Verasight APSA Omnibus Survey #2025-119, fielded September 22-29, 2025, N=3,000 US adults age 18+, +/- 3.3%.

https://reports.verasight.io/reports/verasight-apsa-omnibus-survey-2025-119#how-concerned-are-you-about-home-values-dropping-in-your-area

Verasight survey methodology

How Verasight conducts surveys.

This page describes the Verasight general survey contract, separate from how the Data Library packages it. Each wave's specific field dates, sample sizes, and module breakdown are listed in that wave's report.

Mode
Verasight panel recruited via random address-based sampling, random person-to-person text messaging, and dynamic online targeting.
Population
US adults age 18+.
Sample design
Surveys are run as omnibus or single-topic waves. Omnibus waves are split into modules with their own respondent set, typically around one thousand respondents per module.
Field window
Each wave specifies its own field dates.
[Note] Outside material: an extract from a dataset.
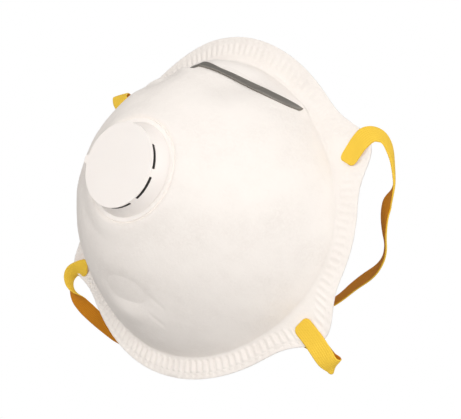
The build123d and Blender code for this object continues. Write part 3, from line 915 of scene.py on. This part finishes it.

Most omnibus waves field across roughly two weeks.
Weighting
Per-module weighting to CPS targets including age, race and ethnicity, sex, income, education, region, and metropolitan status.
Partisanship benchmark
Pew Research Center's NPORS benchmarking surveys, three-year running average.
Vote benchmark
2024 presidential vote population benchmarks.
Margin of error
Typically about plus or minus 3.4 to 3.6 percent per module at standard module sizes. Question-level MoE is recomputed when a base shrinks materially below the module baseline.
Reporting
Every wave is published as a standalone report at verasight.io/reports with full instrument and methodology.
Transparency
AAPOR transparency standards.

Wave-specific methodology, full weighting variable lists, and verbatim instrument text live in each report at verasight.io/reports.